Waterfront camp site | Credit Quang Nguyen Vinh on Pexels

Cape Lookout National Seashore

North Carolina

Along the southern Outer Banks of North Carolina’s Crystal Coast, Cape Lookout National Seashore encompasses 56 miles of undeveloped barrier islands split into three sections: the North Core Banks, South Core Banks and Shackleford Banks. Nearly all stretches of shoreline here can be accessed by ferries and personal watercraft. Cape Lookout visitors enjoy surf fishing, swimming, hiking, birdwatching, windsurfing, kayaking and beachcombing for shells — perfect for a long boat- camping weekend.

These three undeveloped barrier island groups offer natural and historical features that make getaways here memorable. Expansive beaches provide a pristine habitat for wild horses and shorebirds, and the iconic diamond-patterned Cape Lookout Lighthouse has watched over the seashore for over a century. Once a thriving port town, Portsmouth Village now lies deserted and invites the archaeologically inclined to explore the former fishing and livestock town’s historic remnants.

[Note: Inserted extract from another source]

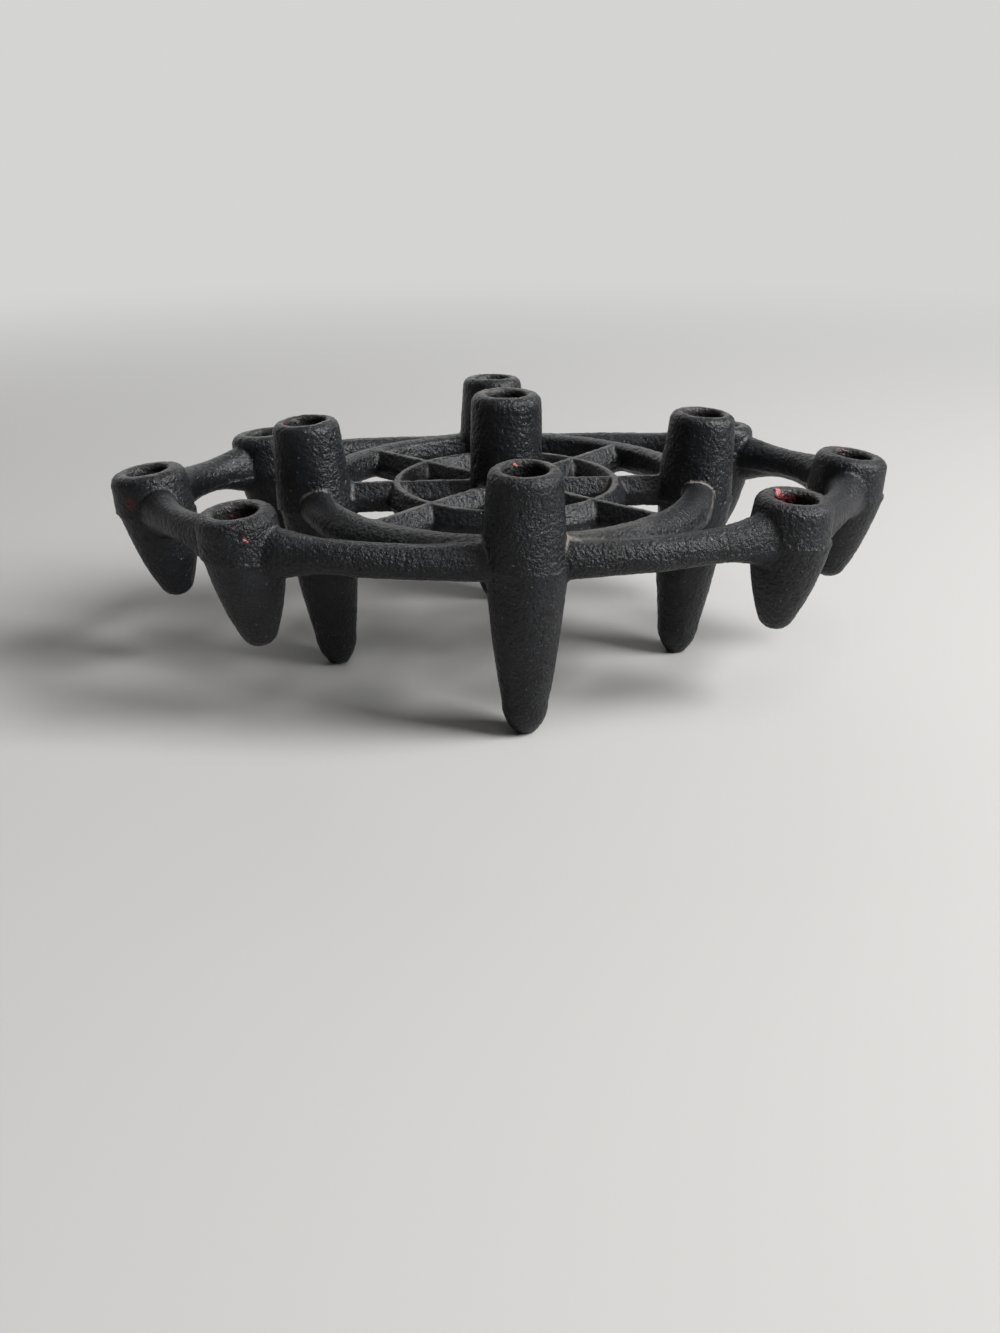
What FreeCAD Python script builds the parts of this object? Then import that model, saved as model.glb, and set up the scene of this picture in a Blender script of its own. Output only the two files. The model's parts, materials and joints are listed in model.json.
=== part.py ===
"""A small cast-iron candle stand with eleven sockets for thin taper candles.

Every length is in millimetres. The stand rests on z = 0 on its four legs, +Z is up, the origin
is on the table under the centre socket, +X is the long way of the stand and its front is at -Y.

The stand is one sand casting. Its members are modelled one by one: a centre socket, four leg
sockets on a round rim, an inner ring and eight spokes in the plane of the rim, and at each side
a loop of four arms with three hanging cups. Members meet face to face, where the casting is
continuous. The upper halves are drafted upwards and stand over the lower halves by a small step
at the parting height, as the casting does.
"""
import FreeCAD, Part
import math
import os

Vector = FreeCAD.Vector
UP = Vector(0, 0, 1)
ORIGIN = Vector(0, 0, 0)

# Bore for a thin taper, the same in all eleven sockets
BORE_WIDTH = 7.2
BORE_DEPTH = 14.0
BORE_LIP = 0.45

# Heights above the table
LEG_TOP = 46.5
CENTRE_TOP = 50.6
RIM_HEIGHT = 32.3

# Heights above and below the centre line of the rim
CREST_RISE = 2.7
CUP_RISE = 5.9
CUP_DROP = 17.8
LEG_ARM_DROP = 1.1
CUP_ARM_RISE = 0.1
PARTING_DROP = 1.5

# Step of the upper halves over the lower halves, on the radius
PARTING_STEP = 0.25

# Places in plan, taken where each socket's axis passes the height of the rim
LEG_CIRCLE_RADIUS = 34.7
CORNER_CUP_ALONG = 45.2
CORNER_CUP_ACROSS = 26.3
END_CUP_ALONG = 63.35
RING_RADIUS = 19.8

# How far the axes lean out, in degrees
LEG_SPLAY = 4.1
CORNER_CUP_SPLAY = 5.6
END_CUP_SPLAY = 7.6

# Tall sockets, at the top and at the parting height
SOCKET_WIDTH = 11.8
SOCKET_ROOT_WIDTH = 14.0
CENTRE_WIDTH = 12.6
CENTRE_ROOT_WIDTH = 13.4
SOCKET_ROUND = 1.8

# Legs
ANKLE_WIDTH = 7.8
ANKLE_HEIGHT = 5.8
FOOT_WIDTH = 3.4
leg_belly_share = 0.62
leg_belly_height_share = 0.5
nose_belly_share = 0.72
nose_belly_height_share = 0.44

# Hanging cups
CUP_WIDTH = 13.2
CUP_ROOT_WIDTH = 13.9
CUP_ROUND = 1.8
CUP_NOSE_RADIUS = 3.3
CUP_NOSE_ANGLE = 25
cup_belly_share = 0.65
cup_belly_height_share = 0.5

# Spokes and inner ring, a bar with a narrow crest
CREST_WIDTH = 1.0
BAR_WIDTH = 4.2
BAR_FOOT_WIDTH = 2.4
BAR_CROWN = 2.9
BAR_DEPTH = 5.5

# Rim, a round bar with a sharper inner edge
RIM_WIDTH = 5.8
RIM_DEPTH = 5.7
RIM_EDGE_DROP = 0.5

# Arms of the side loops, which bow out and swell at the sockets that they join
ARM_WIDTH = 5.4
ARM_DEPTH = 5.8
arm_bow_share = 0.088
FLARE_LENGTH = 8.5
LEG_FLARE_UP = 0.6
LEG_FLARE_DOWN = 0.3
CUP_FLARE_UP = 0.9
CUP_FLARE_DOWN = 1.9
flare_width_share = 0.5
arm_root_share = 0.5
ARM_STATIONS = 9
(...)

Huntington Beach State Park

South Carolina

At the southern end of South Carolina’s sweeping Grand Strand beach sits Huntington Beach State Park, where visitors revel in beach camping and some of the state’s premier birdwatching and surf fishing. Nature enthusiasts will appreciate experiential programming at the park, such as viewing loggerhead turtles and other endangered animal and plant species. Huntington’s freshwater lake is home to alligators and minks.

Cultural landmarks include Atalaya Castle, a gorgeous Moorish-style residence and the former winter home of philanthropist Archer Huntington and his sculptor wife Anna Hyatt. Art lovers flock here for the renowned Atalaya Arts and Crafts Festival, held in September. Each campsite offers Wi-Fi, water and electrical hookups, with hot showers and restrooms nearby. For even more remoteness and privacy, a designated walk-in tent site area provides tent pads and central water.